Source excerpt:
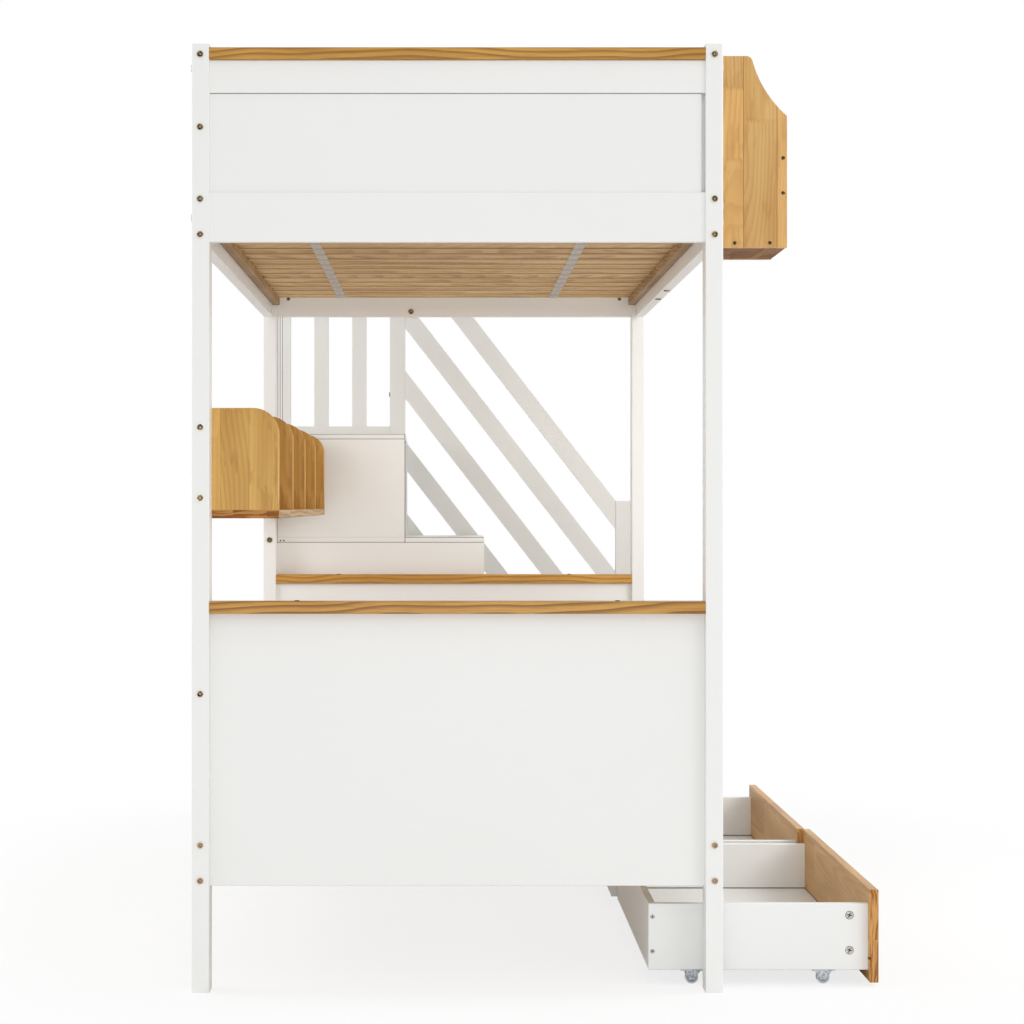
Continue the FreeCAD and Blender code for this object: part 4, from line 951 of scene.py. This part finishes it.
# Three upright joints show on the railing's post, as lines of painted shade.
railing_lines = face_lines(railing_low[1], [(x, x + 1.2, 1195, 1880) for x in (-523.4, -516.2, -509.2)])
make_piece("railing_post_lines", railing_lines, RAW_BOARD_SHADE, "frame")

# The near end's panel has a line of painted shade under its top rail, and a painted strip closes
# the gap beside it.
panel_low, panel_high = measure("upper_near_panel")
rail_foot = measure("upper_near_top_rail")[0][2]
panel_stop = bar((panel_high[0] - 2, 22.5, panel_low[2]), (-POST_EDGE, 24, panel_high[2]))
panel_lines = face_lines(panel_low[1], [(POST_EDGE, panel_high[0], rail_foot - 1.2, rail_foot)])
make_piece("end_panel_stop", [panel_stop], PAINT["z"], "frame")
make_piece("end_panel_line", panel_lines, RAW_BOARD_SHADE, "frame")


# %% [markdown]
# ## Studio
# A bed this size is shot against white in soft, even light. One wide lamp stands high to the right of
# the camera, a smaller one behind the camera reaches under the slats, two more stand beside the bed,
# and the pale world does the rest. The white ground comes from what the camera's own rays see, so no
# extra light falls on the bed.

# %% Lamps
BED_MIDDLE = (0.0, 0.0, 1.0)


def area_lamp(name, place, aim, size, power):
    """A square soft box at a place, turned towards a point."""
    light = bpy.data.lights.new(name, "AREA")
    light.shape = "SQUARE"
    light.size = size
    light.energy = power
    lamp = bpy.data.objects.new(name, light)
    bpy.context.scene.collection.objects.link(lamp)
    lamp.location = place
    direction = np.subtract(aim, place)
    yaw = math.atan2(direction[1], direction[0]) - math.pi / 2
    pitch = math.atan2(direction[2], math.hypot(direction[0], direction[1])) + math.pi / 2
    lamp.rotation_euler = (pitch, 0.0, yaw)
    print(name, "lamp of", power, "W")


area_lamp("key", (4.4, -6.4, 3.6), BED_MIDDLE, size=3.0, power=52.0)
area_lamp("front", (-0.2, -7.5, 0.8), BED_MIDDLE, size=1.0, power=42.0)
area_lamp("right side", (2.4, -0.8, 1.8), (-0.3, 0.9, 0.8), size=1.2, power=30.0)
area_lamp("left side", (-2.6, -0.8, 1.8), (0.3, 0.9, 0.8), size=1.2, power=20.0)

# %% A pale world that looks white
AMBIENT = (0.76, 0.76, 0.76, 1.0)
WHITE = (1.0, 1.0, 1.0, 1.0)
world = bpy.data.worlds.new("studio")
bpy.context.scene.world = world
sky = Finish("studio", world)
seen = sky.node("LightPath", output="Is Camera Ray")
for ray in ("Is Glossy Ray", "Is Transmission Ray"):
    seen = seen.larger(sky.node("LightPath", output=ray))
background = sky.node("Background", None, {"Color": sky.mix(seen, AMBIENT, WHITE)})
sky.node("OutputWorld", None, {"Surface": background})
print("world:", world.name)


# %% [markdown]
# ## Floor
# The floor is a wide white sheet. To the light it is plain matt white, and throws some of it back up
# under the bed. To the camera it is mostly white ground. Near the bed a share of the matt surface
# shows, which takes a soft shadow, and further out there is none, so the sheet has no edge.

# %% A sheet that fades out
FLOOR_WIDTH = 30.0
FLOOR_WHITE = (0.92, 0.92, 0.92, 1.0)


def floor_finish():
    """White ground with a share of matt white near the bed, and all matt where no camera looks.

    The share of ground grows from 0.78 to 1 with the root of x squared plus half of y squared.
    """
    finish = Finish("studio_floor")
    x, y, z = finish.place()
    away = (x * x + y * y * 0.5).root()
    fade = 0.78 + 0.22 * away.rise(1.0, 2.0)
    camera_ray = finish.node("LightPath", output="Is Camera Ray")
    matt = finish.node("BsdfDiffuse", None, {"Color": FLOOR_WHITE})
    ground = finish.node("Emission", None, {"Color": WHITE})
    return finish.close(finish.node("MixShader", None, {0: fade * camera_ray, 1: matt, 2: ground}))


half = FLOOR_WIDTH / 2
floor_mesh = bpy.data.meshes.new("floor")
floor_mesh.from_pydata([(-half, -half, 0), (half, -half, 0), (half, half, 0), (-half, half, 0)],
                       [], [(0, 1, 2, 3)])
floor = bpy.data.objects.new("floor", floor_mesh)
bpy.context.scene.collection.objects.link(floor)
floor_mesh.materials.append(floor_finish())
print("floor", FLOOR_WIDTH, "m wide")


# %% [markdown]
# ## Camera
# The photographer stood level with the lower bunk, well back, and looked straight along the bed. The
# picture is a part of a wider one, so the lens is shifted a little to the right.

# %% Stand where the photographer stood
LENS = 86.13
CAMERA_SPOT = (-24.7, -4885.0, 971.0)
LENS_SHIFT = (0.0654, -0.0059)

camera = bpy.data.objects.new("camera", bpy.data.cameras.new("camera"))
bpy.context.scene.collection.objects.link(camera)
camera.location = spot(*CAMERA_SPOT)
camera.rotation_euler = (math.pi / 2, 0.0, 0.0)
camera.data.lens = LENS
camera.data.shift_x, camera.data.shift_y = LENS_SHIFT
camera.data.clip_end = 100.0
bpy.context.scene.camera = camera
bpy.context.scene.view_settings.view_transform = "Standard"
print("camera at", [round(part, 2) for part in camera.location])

Required work:
Write out the whole listing exactly.

Correct answer:
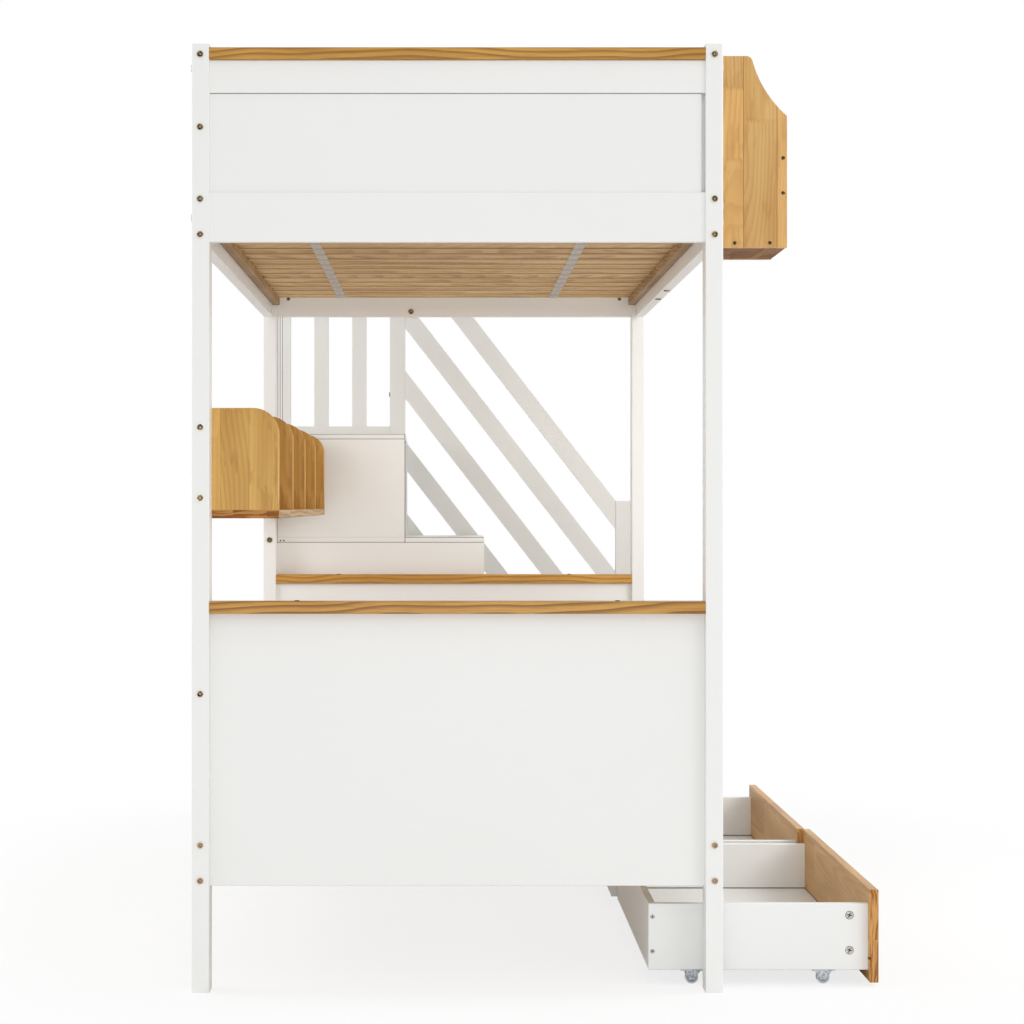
Continue the FreeCAD and Blender code for this object: part 4, from line 951 of scene.py. This part finishes it.
# Three upright joints show on the railing's post, as lines of painted shade.
railing_lines = face_lines(railing_low[1], [(x, x + 1.2, 1195, 1880) for x in (-523.4, -516.2, -509.2)])
make_piece("railing_post_lines", railing_lines, RAW_BOARD_SHADE, "frame")

# The near end's panel has a line of painted shade under its top rail, and a painted strip closes
# the gap beside it.
panel_low, panel_high = measure("upper_near_panel")
rail_foot = measure("upper_near_top_rail")[0][2]
panel_stop = bar((panel_high[0] - 2, 22.5, panel_low[2]), (-POST_EDGE, 24, panel_high[2]))
panel_lines = face_lines(panel_low[1], [(POST_EDGE, panel_high[0], rail_foot - 1.2, rail_foot)])
make_piece("end_panel_stop", [panel_stop], PAINT["z"], "frame")
make_piece("end_panel_line", panel_lines, RAW_BOARD_SHADE, "frame")


# %% [markdown]
# ## Studio
# A bed this size is shot against white in soft, even light. One wide lamp stands high to the right of
# the camera, a smaller one behind the camera reaches under the slats, two more stand beside the bed,
# and the pale world does the rest. The white ground comes from what the camera's own rays see, so no
# extra light falls on the bed.

# %% Lamps
BED_MIDDLE = (0.0, 0.0, 1.0)


def area_lamp(name, place, aim, size, power):
    """A square soft box at a place, turned towards a point."""
    light = bpy.data.lights.new(name, "AREA")
    light.shape = "SQUARE"
    light.size = size
    light.energy = power
    lamp = bpy.data.objects.new(name, light)
    bpy.context.scene.collection.objects.link(lamp)
    lamp.location = place
    direction = np.subtract(aim, place)
    yaw = math.atan2(direction[1], direction[0]) - math.pi / 2
    pitch = math.atan2(direction[2], math.hypot(direction[0], direction[1])) + math.pi / 2
    lamp.rotation_euler = (pitch, 0.0, yaw)
    print(name, "lamp of", power, "W")


area_lamp("key", (4.4, -6.4, 3.6), BED_MIDDLE, size=3.0, power=52.0)
area_lamp("front", (-0.2, -7.5, 0.8), BED_MIDDLE, size=1.0, power=42.0)
area_lamp("right side", (2.4, -0.8, 1.8), (-0.3, 0.9, 0.8), size=1.2, power=30.0)
area_lamp("left side", (-2.6, -0.8, 1.8), (0.3, 0.9, 0.8), size=1.2, power=20.0)

# %% A pale world that looks white
AMBIENT = (0.76, 0.76, 0.76, 1.0)
WHITE = (1.0, 1.0, 1.0, 1.0)
world = bpy.data.worlds.new("studio")
bpy.context.scene.world = world
sky = Finish("studio", world)
seen = sky.node("LightPath", output="Is Camera Ray")
for ray in ("Is Glossy Ray", "Is Transmission Ray"):
    seen = seen.larger(sky.node("LightPath", output=ray))
background = sky.node("Background", None, {"Color": sky.mix(seen, AMBIENT, WHITE)})
sky.node("OutputWorld", None, {"Surface": background})
print("world:", world.name)


# %% [markdown]
# ## Floor
# The floor is a wide white sheet. To the light it is plain matt white, and throws some of it back up
# under the bed. To the camera it is mostly white ground. Near the bed a share of the matt surface
# shows, which takes a soft shadow, and further out there is none, so the sheet has no edge.

# %% A sheet that fades out
FLOOR_WIDTH = 30.0
FLOOR_WHITE = (0.92, 0.92, 0.92, 1.0)


def floor_finish():
    """White ground with a share of matt white near the bed, and all matt where no camera looks.

    The share of ground grows from 0.78 to 1 with the root of x squared plus half of y squared.
    """
    finish = Finish("studio_floor")
    x, y, z = finish.place()
    away = (x * x + y * y * 0.5).root()
    fade = 0.78 + 0.22 * away.rise(1.0, 2.0)
    camera_ray = finish.node("LightPath", output="Is Camera Ray")
    matt = finish.node("BsdfDiffuse", None, {"Color": FLOOR_WHITE})
    ground = finish.node("Emission", None, {"Color": WHITE})
    return finish.close(finish.node("MixShader", None, {0: fade * camera_ray, 1: matt, 2: ground}))


half = FLOOR_WIDTH / 2
floor_mesh = bpy.data.meshes.new("floor")
floor_mesh.from_pydata([(-half, -half, 0), (half, -half, 0), (half, half, 0), (-half, half, 0)],
                       [], [(0, 1, 2, 3)])
floor = bpy.data.objects.new("floor", floor_mesh)
bpy.context.scene.collection.objects.link(floor)
floor_mesh.materials.append(floor_finish())
print("floor", FLOOR_WIDTH, "m wide")


# %% [markdown]
# ## Camera
# The photographer stood level with the lower bunk, well back, and looked straight along the bed. The
# picture is a part of a wider one, so the lens is shifted a little to the right.

# %% Stand where the photographer stood
LENS = 86.13
CAMERA_SPOT = (-24.7, -4885.0, 971.0)
LENS_SHIFT = (0.0654, -0.0059)

camera = bpy.data.objects.new("camera", bpy.data.cameras.new("camera"))
bpy.context.scene.collection.objects.link(camera)
camera.location = spot(*CAMERA_SPOT)
camera.rotation_euler = (math.pi / 2, 0.0, 0.0)
camera.data.lens = LENS
camera.data.shift_x, camera.data.shift_y = LENS_SHIFT
camera.data.clip_end = 100.0
bpy.context.scene.camera = camera
bpy.context.scene.view_settings.view_transform = "Standard"
print("camera at", [round(part, 2) for part in camera.location])